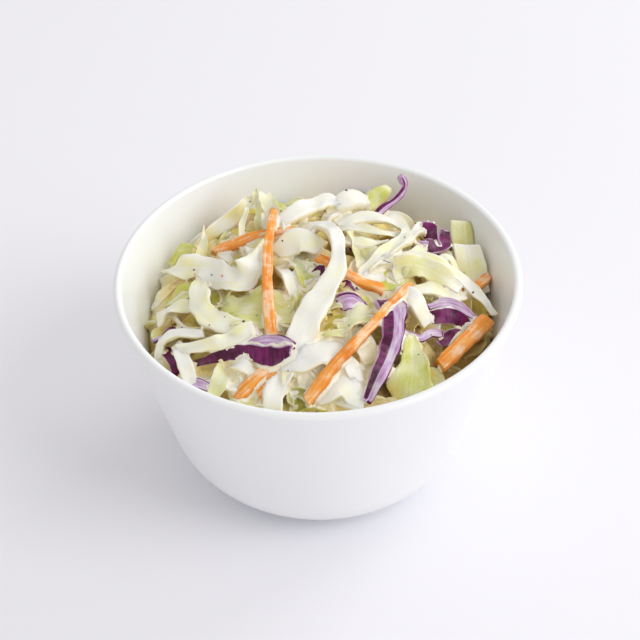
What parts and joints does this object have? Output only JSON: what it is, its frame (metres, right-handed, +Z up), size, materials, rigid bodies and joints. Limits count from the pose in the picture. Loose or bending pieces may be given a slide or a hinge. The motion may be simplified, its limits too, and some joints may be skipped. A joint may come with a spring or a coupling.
{
  "type": "coleslaw",
  "caption": "Coleslaw of shredded white cabbage, carrot and red cabbage, heaped in a small white ceramic bowl.",
  "frame": {"origin": "centre of the foot ring, on the surface that the bowl stands on", "axes": "+Z up, through the bowl's mouth; -Y is the side that faces the viewer"},
  "size_m": [0.1156, 0.1156, 0.0737],
  "materials": {
    "white_glaze": "glazed white ceramic, satin gloss",
    "white_cabbage": "pale shredded cabbage, glossy with dressing",
    "cabbage_leaf": "thin yellow-green leaf, glossy with dressing",
    "carrot": "raw carrot sticks, damp",
    "red_cabbage": "purple skin with lilac cut faces, damp",
    "dressing": "thin creamy dressing, wet gloss",
    "pepper": "cracked black pepper"
  },
  "bodies": {
    "root": {"bowl": "white_glaze", "coleslaw": "white_cabbage"}
  },
  "joints": []
}
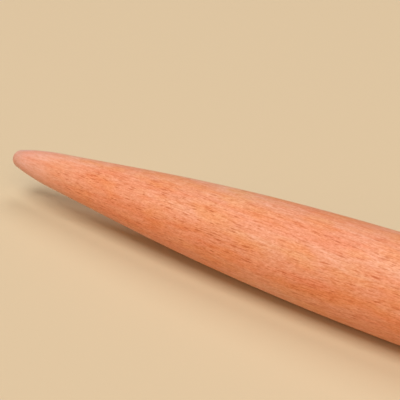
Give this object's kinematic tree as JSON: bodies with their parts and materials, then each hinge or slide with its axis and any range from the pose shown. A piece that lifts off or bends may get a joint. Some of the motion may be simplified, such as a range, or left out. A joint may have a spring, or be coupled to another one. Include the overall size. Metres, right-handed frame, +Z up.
{
  "type": "tapered rolling pin",
  "caption": "One-piece turned wooden rolling pin with a straight middle that sweeps into two tapered ends with rounded tips, for rolling out dough.",
  "frame": {"origin": "on the resting surface, under the middle of the barrel", "axes": "+X along the pin's turning axis, from the middle to one tip; +Z up"},
  "size_m": [0.4, 0.035, 0.035],
  "materials": {
    "oiled_beech": "fine-sanded, oiled to a soft satin; warm orange-pink beech with short dark ray flecks along the grain"
  },
  "bodies": {
    "root": {"turned_pin": "oiled_beech"}
  },
  "joints": []
}
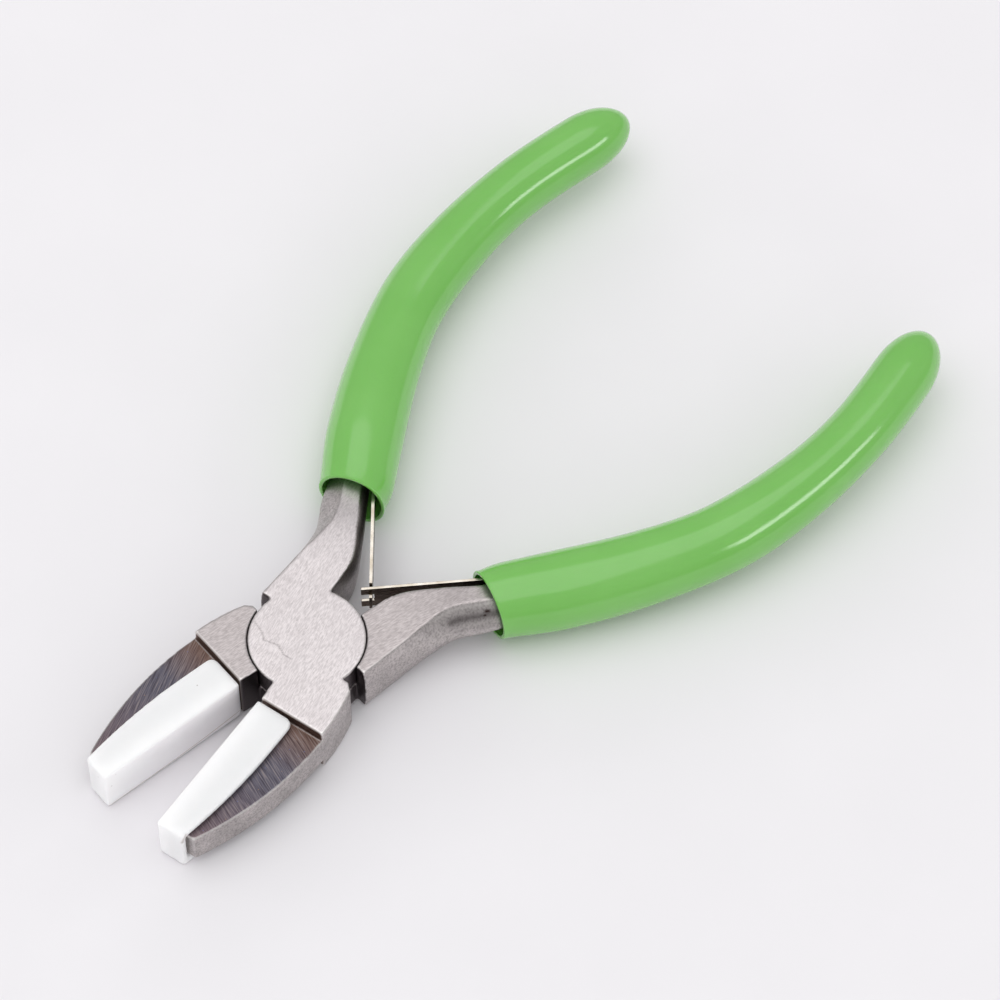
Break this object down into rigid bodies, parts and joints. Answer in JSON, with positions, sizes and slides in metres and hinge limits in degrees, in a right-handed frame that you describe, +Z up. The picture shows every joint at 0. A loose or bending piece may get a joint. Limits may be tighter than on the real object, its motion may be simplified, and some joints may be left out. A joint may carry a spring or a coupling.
{
  "type": "flat nose pliers",
  "caption": "Lap-jointed flat nose pliers with slip-over nylon jaw pads, hooked leaf springs and dipped grip sleeves, standing open.",
  "frame": {"origin": "the pivot axis, in the lower ground face of the joint", "axes": "+Z up along the pivot rivet, +Y towards the handles, -Y towards the nose, +X to the lower half's handle"},
  "size_m": [0.0712, 0.1271, 0.0107],
  "materials": {
    "upper_half_steel": "forged carbon steel, ground flat with fine lines along the half",
    "lower_half_steel": "forged carbon steel, ground flat with fine lines along the half",
    "rivet_steel": "steel rivet, ends ground flush with the joint",
    "spring_steel": "blued and polished spring strip, straw tinted",
    "nylon_white": "machined white nylon, slightly translucent, softly rounded edges",
    "vinyl_green": "dipped glossy green PVC"
  },
  "bodies": {
    "upper": {"upper_half": "upper_half_steel", "pivot_rivet": "rivet_steel", "upper_jaw_pad": "nylon_white", "hook_spring": "spring_steel", "hook_spring_rivet": "rivet_steel", "upper_grip_sleeve": "vinyl_green"},
    "lower": {"lower_half": "lower_half_steel", "lower_jaw_pad": "nylon_white", "fork_spring": "spring_steel", "fork_spring_rivet": "rivet_steel", "lower_grip_sleeve": "vinyl_green"}
  },
  "joints": [
    {"name": "pivot", "type": "hinge", "parent": "upper", "child": "lower", "pos_m": [0, 0, 0.00415], "axis": [0, 0, 1], "range_deg": [0, 15.8], "stiffness_Nm_per_rad": 0.6, "springref_deg": -6.88, "deforming": ["hook_spring", "fork_spring"]}
  ]
}
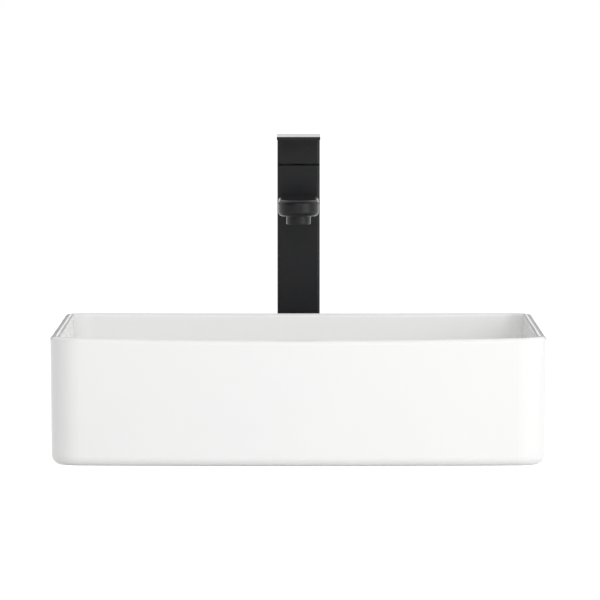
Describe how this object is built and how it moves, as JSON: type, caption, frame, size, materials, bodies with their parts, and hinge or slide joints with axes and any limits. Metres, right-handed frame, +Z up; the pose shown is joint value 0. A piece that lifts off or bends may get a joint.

--

**Requirements**
Your task is to give the records above again, exactly.

**Answer**
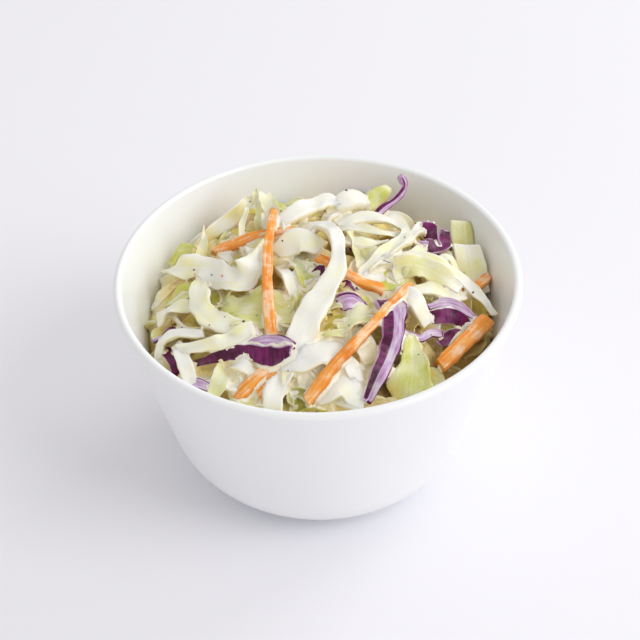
What parts and joints does this object have? Output only JSON: what it is, its frame (metres, right-handed, +Z up), size, materials, rigid bodies and joints. Limits count from the pose in the picture. Loose or bending pieces may be given a slide or a hinge. The motion may be simplified, its limits too, and some joints may be skipped. A joint may come with a spring or a coupling.
{
  "type": "coleslaw",
  "caption": "Coleslaw of shredded white cabbage, carrot and red cabbage, heaped in a small white ceramic bowl.",
  "frame": {"origin": "centre of the foot ring, on the surface that the bowl stands on", "axes": "+Z up, through the bowl's mouth; -Y is the side that faces the viewer"},
  "size_m": [0.1156, 0.1156, 0.0737],
  "materials": {
    "white_glaze": "glazed white ceramic, satin gloss",
    "white_cabbage": "pale shredded cabbage, glossy with dressing",
    "cabbage_leaf": "thin yellow-green leaf, glossy with dressing",
    "carrot": "raw carrot sticks, damp",
    "red_cabbage": "purple skin with lilac cut faces, damp",
    "dressing": "thin creamy dressing, wet gloss",
    "pepper": "cracked black pepper"
  },
  "bodies": {
    "root": {"bowl": "white_glaze", "coleslaw": "white_cabbage"}
  },
  "joints": []
}
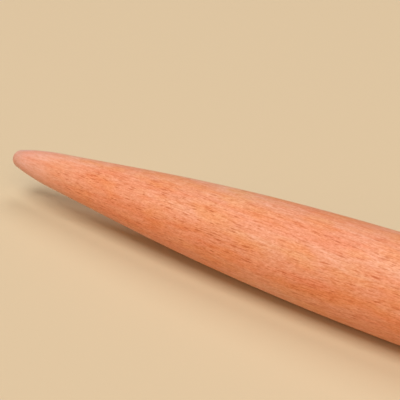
Give this object's kinematic tree as JSON: bodies with their parts and materials, then each hinge or slide with its axis and any range from the pose shown. A piece that lifts off or bends may get a joint. Some of the motion may be simplified, such as a range, or left out. A joint may have a spring, or be coupled to another one. Include the overall size. Metres, right-handed frame, +Z up.
{
  "type": "tapered rolling pin",
  "caption": "One-piece turned wooden rolling pin with a straight middle that sweeps into two tapered ends with rounded tips, for rolling out dough.",
  "frame": {"origin": "on the resting surface, under the middle of the barrel", "axes": "+X along the pin's turning axis, from the middle to one tip; +Z up"},
  "size_m": [0.4, 0.035, 0.035],
  "materials": {
    "oiled_beech": "fine-sanded, oiled to a soft satin; warm orange-pink beech with short dark ray flecks along the grain"
  },
  "bodies": {
    "root": {"turned_pin": "oiled_beech"}
  },
  "joints": []
}
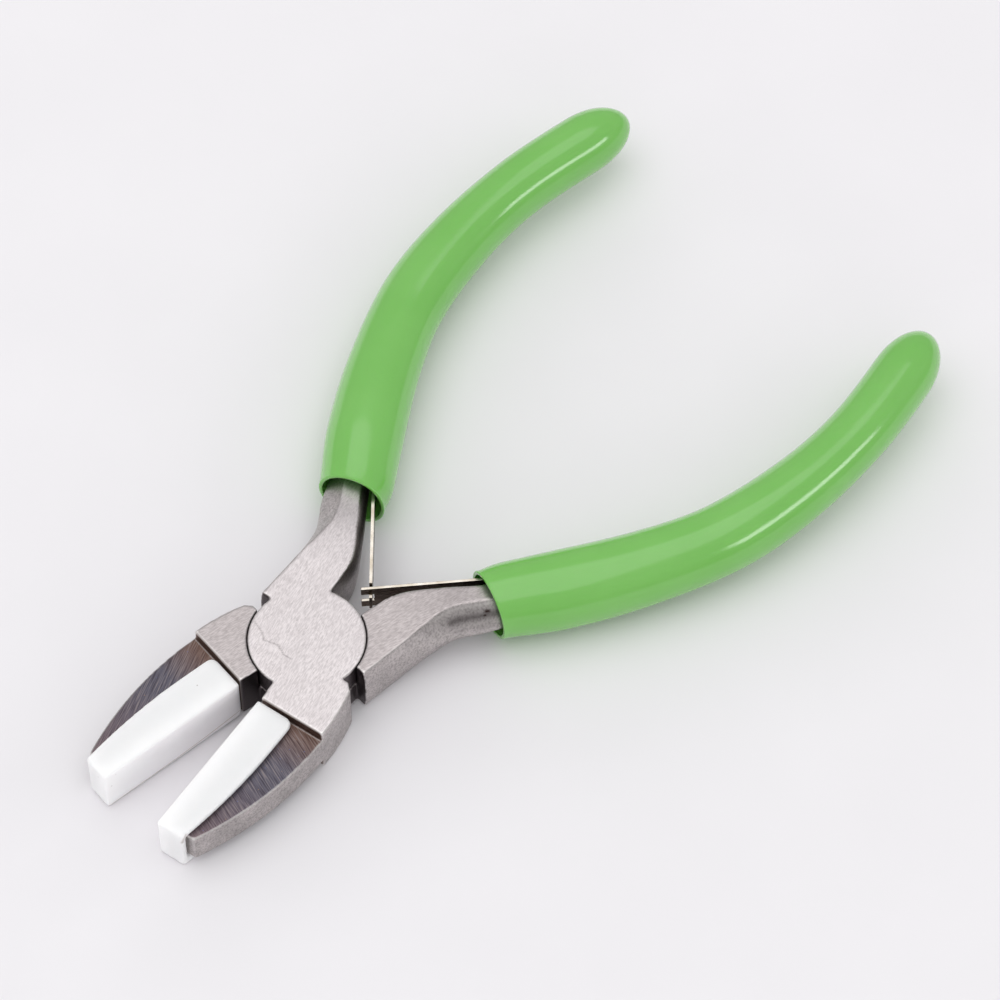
Break this object down into rigid bodies, parts and joints. Answer in JSON, with positions, sizes and slides in metres and hinge limits in degrees, in a right-handed frame that you describe, +Z up. The picture shows every joint at 0. A loose or bending piece may get a joint. Limits may be tighter than on the real object, its motion may be simplified, and some joints may be left out. A joint may carry a spring or a coupling.
{
  "type": "flat nose pliers",
  "caption": "Lap-jointed flat nose pliers with slip-over nylon jaw pads, hooked leaf springs and dipped grip sleeves, standing open.",
  "frame": {"origin": "the pivot axis, in the lower ground face of the joint", "axes": "+Z up along the pivot rivet, +Y towards the handles, -Y towards the nose, +X to the lower half's handle"},
  "size_m": [0.0712, 0.1271, 0.0107],
  "materials": {
    "upper_half_steel": "forged carbon steel, ground flat with fine lines along the half",
    "lower_half_steel": "forged carbon steel, ground flat with fine lines along the half",
    "rivet_steel": "steel rivet, ends ground flush with the joint",
    "spring_steel": "blued and polished spring strip, straw tinted",
    "nylon_white": "machined white nylon, slightly translucent, softly rounded edges",
    "vinyl_green": "dipped glossy green PVC"
  },
  "bodies": {
    "upper": {"upper_half": "upper_half_steel", "pivot_rivet": "rivet_steel", "upper_jaw_pad": "nylon_white", "hook_spring": "spring_steel", "hook_spring_rivet": "rivet_steel", "upper_grip_sleeve": "vinyl_green"},
    "lower": {"lower_half": "lower_half_steel", "lower_jaw_pad": "nylon_white", "fork_spring": "spring_steel", "fork_spring_rivet": "rivet_steel", "lower_grip_sleeve": "vinyl_green"}
  },
  "joints": [
    {"name": "pivot", "type": "hinge", "parent": "upper", "child": "lower", "pos_m": [0, 0, 0.00415], "axis": [0, 0, 1], "range_deg": [0, 15.8], "stiffness_Nm_per_rad": 0.6, "springref_deg": -6.88, "deforming": ["hook_spring", "fork_spring"]}
  ]
}
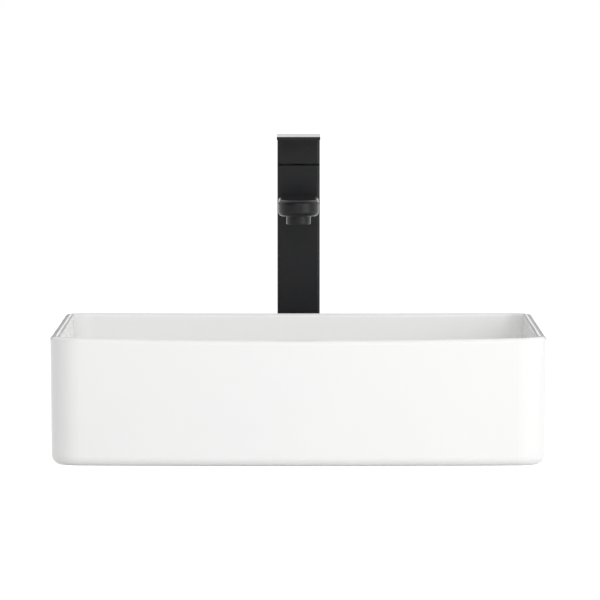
Describe how this object is built and how it moves, as JSON: type, caption, frame, size, materials, bodies with their parts, and hinge or slide joints with axes and any limits. Metres, right-handed frame, +Z up; the pose shown is joint value 0. A piece that lifts off or bends may get a joint.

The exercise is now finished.